What the exercise asks -
Every record below should be printed exactly as given.

Data supplied -

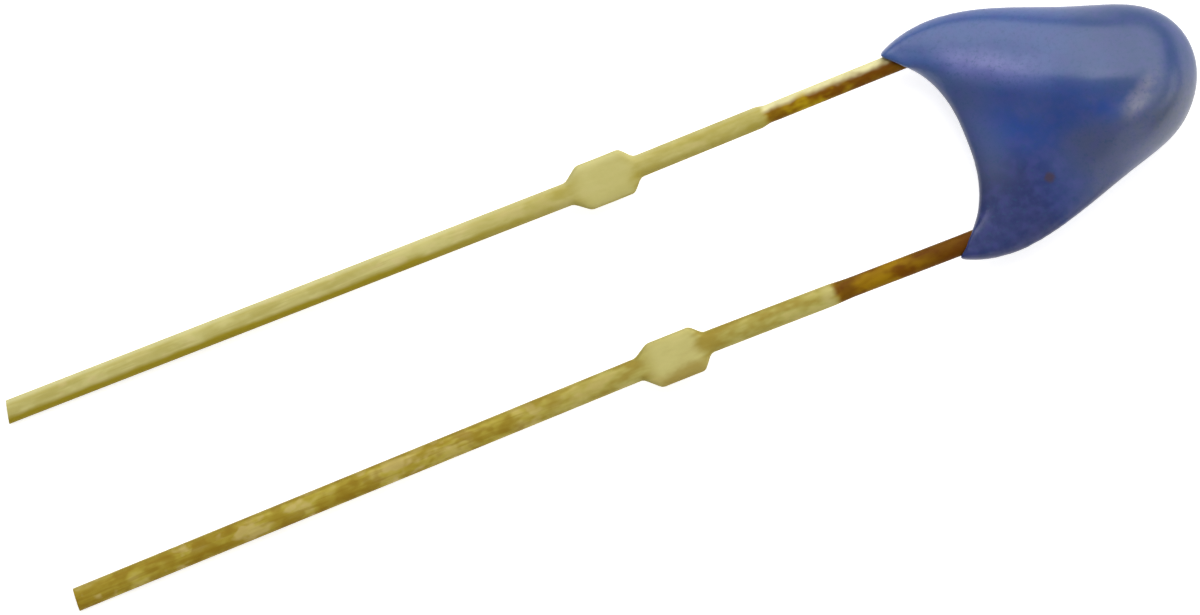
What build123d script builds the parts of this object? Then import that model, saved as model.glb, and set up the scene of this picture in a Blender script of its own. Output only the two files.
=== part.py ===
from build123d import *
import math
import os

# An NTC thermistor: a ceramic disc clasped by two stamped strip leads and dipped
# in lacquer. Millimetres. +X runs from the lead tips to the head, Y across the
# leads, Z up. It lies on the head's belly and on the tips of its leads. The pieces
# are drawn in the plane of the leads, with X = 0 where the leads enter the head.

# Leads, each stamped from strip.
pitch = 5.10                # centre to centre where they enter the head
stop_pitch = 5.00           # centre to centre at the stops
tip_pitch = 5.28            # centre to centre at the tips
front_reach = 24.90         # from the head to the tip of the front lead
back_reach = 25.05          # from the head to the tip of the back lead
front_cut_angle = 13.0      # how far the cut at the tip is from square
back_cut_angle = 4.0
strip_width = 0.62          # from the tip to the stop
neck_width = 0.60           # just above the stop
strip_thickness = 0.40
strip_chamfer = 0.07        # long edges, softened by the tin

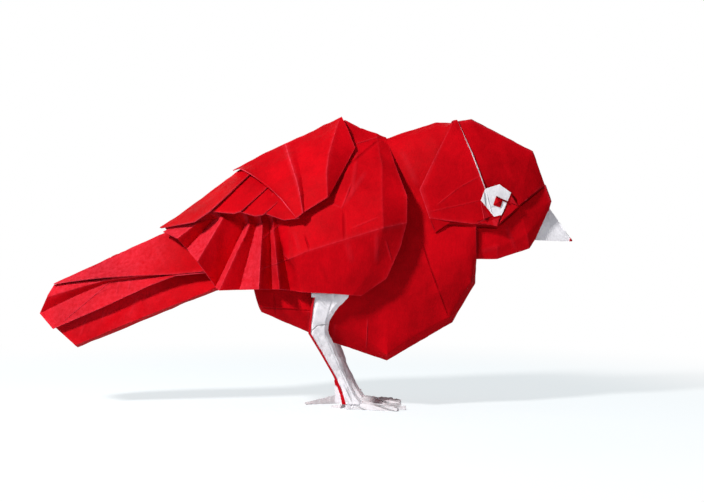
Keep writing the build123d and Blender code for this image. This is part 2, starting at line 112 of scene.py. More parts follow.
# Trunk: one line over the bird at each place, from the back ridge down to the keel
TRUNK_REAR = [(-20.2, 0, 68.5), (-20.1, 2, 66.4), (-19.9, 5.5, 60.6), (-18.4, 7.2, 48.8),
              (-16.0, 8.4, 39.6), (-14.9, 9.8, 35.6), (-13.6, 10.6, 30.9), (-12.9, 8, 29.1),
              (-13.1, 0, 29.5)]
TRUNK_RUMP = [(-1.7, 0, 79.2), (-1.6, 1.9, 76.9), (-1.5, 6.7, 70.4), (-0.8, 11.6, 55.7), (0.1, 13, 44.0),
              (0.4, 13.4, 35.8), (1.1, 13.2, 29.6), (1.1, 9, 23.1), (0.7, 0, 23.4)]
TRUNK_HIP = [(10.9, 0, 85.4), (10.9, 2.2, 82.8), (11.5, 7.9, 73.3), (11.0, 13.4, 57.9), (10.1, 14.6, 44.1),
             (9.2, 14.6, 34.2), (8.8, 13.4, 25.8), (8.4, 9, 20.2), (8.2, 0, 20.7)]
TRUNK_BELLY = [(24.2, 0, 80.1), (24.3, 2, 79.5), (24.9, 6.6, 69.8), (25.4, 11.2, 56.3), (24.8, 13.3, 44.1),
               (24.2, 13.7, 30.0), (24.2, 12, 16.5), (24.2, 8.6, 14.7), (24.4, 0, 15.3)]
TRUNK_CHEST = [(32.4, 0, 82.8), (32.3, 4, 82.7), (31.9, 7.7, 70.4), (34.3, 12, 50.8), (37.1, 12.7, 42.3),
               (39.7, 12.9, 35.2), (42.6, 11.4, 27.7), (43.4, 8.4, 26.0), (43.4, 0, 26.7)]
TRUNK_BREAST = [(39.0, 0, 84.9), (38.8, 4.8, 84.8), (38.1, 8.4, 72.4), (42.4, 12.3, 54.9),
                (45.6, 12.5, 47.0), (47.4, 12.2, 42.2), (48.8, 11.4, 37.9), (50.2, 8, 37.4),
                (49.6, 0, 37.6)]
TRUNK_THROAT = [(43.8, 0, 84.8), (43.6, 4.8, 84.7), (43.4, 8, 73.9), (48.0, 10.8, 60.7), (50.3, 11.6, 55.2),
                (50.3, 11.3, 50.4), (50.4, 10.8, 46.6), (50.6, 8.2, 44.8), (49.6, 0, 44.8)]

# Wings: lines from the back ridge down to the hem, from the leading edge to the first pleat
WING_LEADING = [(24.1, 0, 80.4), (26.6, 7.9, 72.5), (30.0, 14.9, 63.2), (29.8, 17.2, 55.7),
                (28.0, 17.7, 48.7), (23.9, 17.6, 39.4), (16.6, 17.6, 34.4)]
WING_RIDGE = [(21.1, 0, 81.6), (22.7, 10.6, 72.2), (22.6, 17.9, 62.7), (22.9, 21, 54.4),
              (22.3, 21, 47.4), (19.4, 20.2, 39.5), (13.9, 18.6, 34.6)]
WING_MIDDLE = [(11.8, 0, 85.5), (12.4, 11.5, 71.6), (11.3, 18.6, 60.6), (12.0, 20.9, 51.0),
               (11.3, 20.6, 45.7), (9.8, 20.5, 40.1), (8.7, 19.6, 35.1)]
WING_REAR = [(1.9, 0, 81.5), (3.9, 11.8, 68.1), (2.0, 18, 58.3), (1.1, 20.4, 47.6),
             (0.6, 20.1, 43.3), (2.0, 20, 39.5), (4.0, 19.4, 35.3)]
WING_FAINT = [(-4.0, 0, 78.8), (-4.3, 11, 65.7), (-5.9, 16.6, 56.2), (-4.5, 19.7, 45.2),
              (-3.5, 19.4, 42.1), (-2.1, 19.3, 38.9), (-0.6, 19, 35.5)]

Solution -
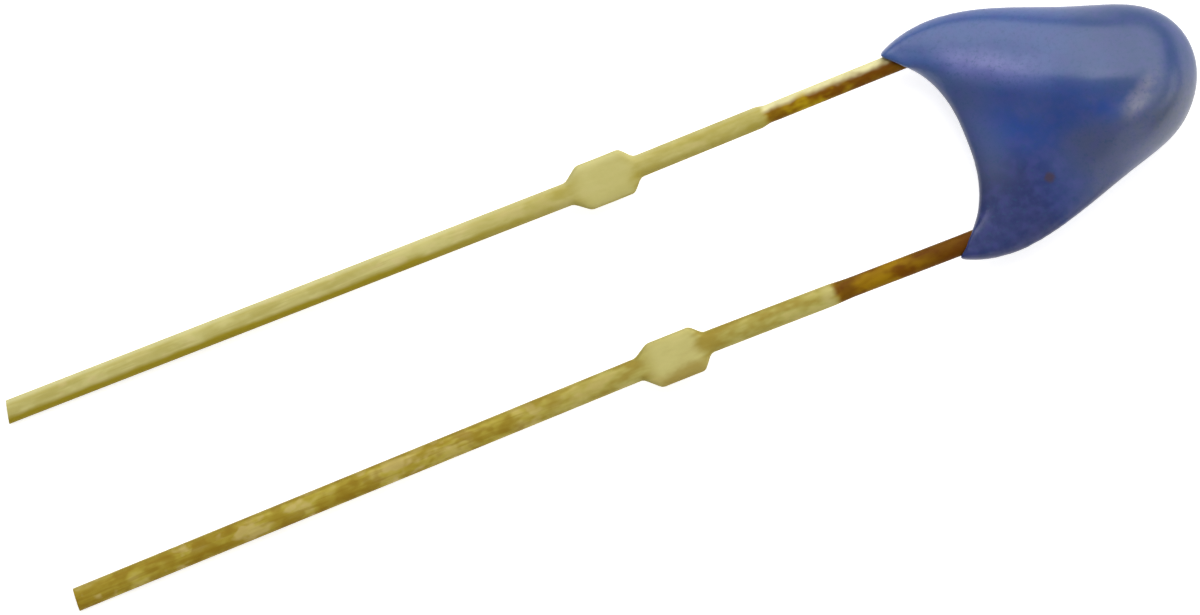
What build123d script builds the parts of this object? Then import that model, saved as model.glb, and set up the scene of this picture in a Blender script of its own. Output only the two files.
=== part.py ===
from build123d import *
import math
import os

# An NTC thermistor: a ceramic disc clasped by two stamped strip leads and dipped
# in lacquer. Millimetres. +X runs from the lead tips to the head, Y across the
# leads, Z up. It lies on the head's belly and on the tips of its leads. The pieces
# are drawn in the plane of the leads, with X = 0 where the leads enter the head.

# Leads, each stamped from strip.
pitch = 5.10                # centre to centre where they enter the head
stop_pitch = 5.00           # centre to centre at the stops
tip_pitch = 5.28            # centre to centre at the tips
front_reach = 24.90         # from the head to the tip of the front lead
back_reach = 25.05          # from the head to the tip of the back lead
front_cut_angle = 13.0      # how far the cut at the tip is from square
back_cut_angle = 4.0
strip_width = 0.62          # from the tip to the stop
neck_width = 0.60           # just above the stop
strip_thickness = 0.40
strip_chamfer = 0.07        # long edges, softened by the tin

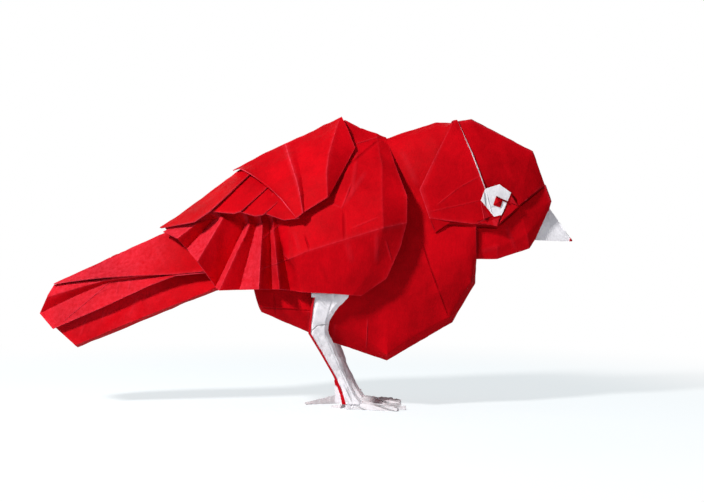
Keep writing the build123d and Blender code for this image. This is part 2, starting at line 112 of scene.py. More parts follow.
# Trunk: one line over the bird at each place, from the back ridge down to the keel
TRUNK_REAR = [(-20.2, 0, 68.5), (-20.1, 2, 66.4), (-19.9, 5.5, 60.6), (-18.4, 7.2, 48.8),
              (-16.0, 8.4, 39.6), (-14.9, 9.8, 35.6), (-13.6, 10.6, 30.9), (-12.9, 8, 29.1),
              (-13.1, 0, 29.5)]
TRUNK_RUMP = [(-1.7, 0, 79.2), (-1.6, 1.9, 76.9), (-1.5, 6.7, 70.4), (-0.8, 11.6, 55.7), (0.1, 13, 44.0),
              (0.4, 13.4, 35.8), (1.1, 13.2, 29.6), (1.1, 9, 23.1), (0.7, 0, 23.4)]
TRUNK_HIP = [(10.9, 0, 85.4), (10.9, 2.2, 82.8), (11.5, 7.9, 73.3), (11.0, 13.4, 57.9), (10.1, 14.6, 44.1),
             (9.2, 14.6, 34.2), (8.8, 13.4, 25.8), (8.4, 9, 20.2), (8.2, 0, 20.7)]
TRUNK_BELLY = [(24.2, 0, 80.1), (24.3, 2, 79.5), (24.9, 6.6, 69.8), (25.4, 11.2, 56.3), (24.8, 13.3, 44.1),
               (24.2, 13.7, 30.0), (24.2, 12, 16.5), (24.2, 8.6, 14.7), (24.4, 0, 15.3)]
TRUNK_CHEST = [(32.4, 0, 82.8), (32.3, 4, 82.7), (31.9, 7.7, 70.4), (34.3, 12, 50.8), (37.1, 12.7, 42.3),
               (39.7, 12.9, 35.2), (42.6, 11.4, 27.7), (43.4, 8.4, 26.0), (43.4, 0, 26.7)]
TRUNK_BREAST = [(39.0, 0, 84.9), (38.8, 4.8, 84.8), (38.1, 8.4, 72.4), (42.4, 12.3, 54.9),
                (45.6, 12.5, 47.0), (47.4, 12.2, 42.2), (48.8, 11.4, 37.9), (50.2, 8, 37.4),
                (49.6, 0, 37.6)]
TRUNK_THROAT = [(43.8, 0, 84.8), (43.6, 4.8, 84.7), (43.4, 8, 73.9), (48.0, 10.8, 60.7), (50.3, 11.6, 55.2),
                (50.3, 11.3, 50.4), (50.4, 10.8, 46.6), (50.6, 8.2, 44.8), (49.6, 0, 44.8)]

# Wings: lines from the back ridge down to the hem, from the leading edge to the first pleat
WING_LEADING = [(24.1, 0, 80.4), (26.6, 7.9, 72.5), (30.0, 14.9, 63.2), (29.8, 17.2, 55.7),
                (28.0, 17.7, 48.7), (23.9, 17.6, 39.4), (16.6, 17.6, 34.4)]
WING_RIDGE = [(21.1, 0, 81.6), (22.7, 10.6, 72.2), (22.6, 17.9, 62.7), (22.9, 21, 54.4),
              (22.3, 21, 47.4), (19.4, 20.2, 39.5), (13.9, 18.6, 34.6)]
WING_MIDDLE = [(11.8, 0, 85.5), (12.4, 11.5, 71.6), (11.3, 18.6, 60.6), (12.0, 20.9, 51.0),
               (11.3, 20.6, 45.7), (9.8, 20.5, 40.1), (8.7, 19.6, 35.1)]
WING_REAR = [(1.9, 0, 81.5), (3.9, 11.8, 68.1), (2.0, 18, 58.3), (1.1, 20.4, 47.6),
             (0.6, 20.1, 43.3), (2.0, 20, 39.5), (4.0, 19.4, 35.3)]
WING_FAINT = [(-4.0, 0, 78.8), (-4.3, 11, 65.7), (-5.9, 16.6, 56.2), (-4.5, 19.7, 45.2),
              (-3.5, 19.4, 42.1), (-2.1, 19.3, 38.9), (-0.6, 19, 35.5)]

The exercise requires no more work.